Automating systems at the FSF
We have also embarked on a journey to automate our systems configuration as much as possible. We have selected Puppet, a systems configuration management and automation tool, to help in that task.
One of the advantages of Puppet is that one can start small. Once a system is under Puppet's control, it is easy to expand the Puppet configuration over time, and thus automate more and more of it. We started out with a very limited configuration that defined some settings that are common to all our systems -- for instance, making sure the sshd configuration is secure. Puppet makes it easy to differentiate rules based on "facts" about a machine, like the version of the operating system it runs, or whether the system is a physical server or a virtual machine. Each system under Puppet's control gets its own configuration stanza, so it is also possible to do things that are specific to one machine.
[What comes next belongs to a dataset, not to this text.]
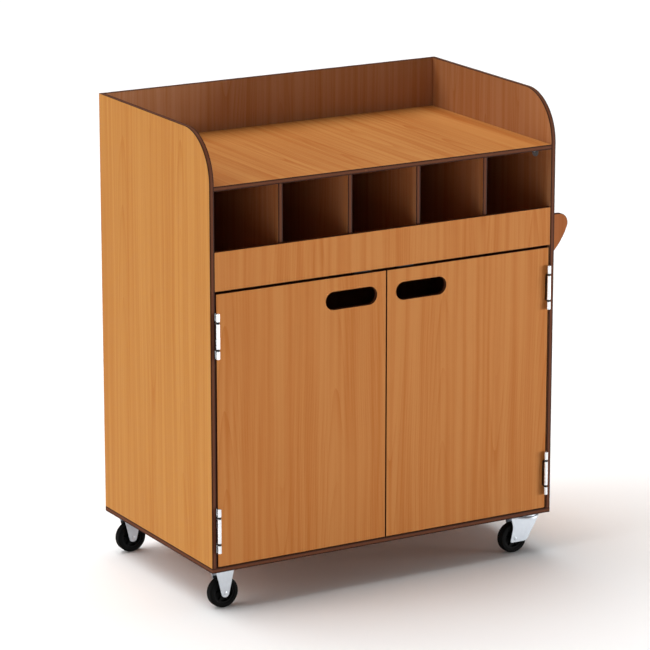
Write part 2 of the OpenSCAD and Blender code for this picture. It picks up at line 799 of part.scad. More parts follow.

Here are some of the things that we now do with Puppet, rather than by hand:
- install appropriate software packages, and standard GNU/FSF configurations for them
- create and manage user accounts
- distribute SSH public keys and SSL certificates
- update xen-tools configurations on virtualization host systems
We create new virtual machines with xen-tools, which pulls in the Puppet packages. We then add the new virtual machine to our Puppet configuration, which pulls in the default GNU/FSF configuration without any additional work on our part. We save a lot of time setting up new machines, and we get peace of mind: all our systems under Puppet's control are guaranteed to have our standard configuration.
We are currently working towards the goal of generating our automated systems monitoring configuration from our Puppet configuration. This requires us to migrate more service configurations to Puppet. With enough of that done, it should be possible for Puppet to know that, for instance, www.gnu.org runs a web server on port 80. With that knowledge, Puppet can instruct our monitoring hosts to check for the availability of that service, all without manual intervention from the sysadmins.
I would like to conclude this article with a brief word of thanks to Bernie Innocenti, who left the FSF for another job in September. We are extremely grateful for his contributions as an FSF sysadmin; he was instrumental in the server consolidation and Puppet setup efforts described here.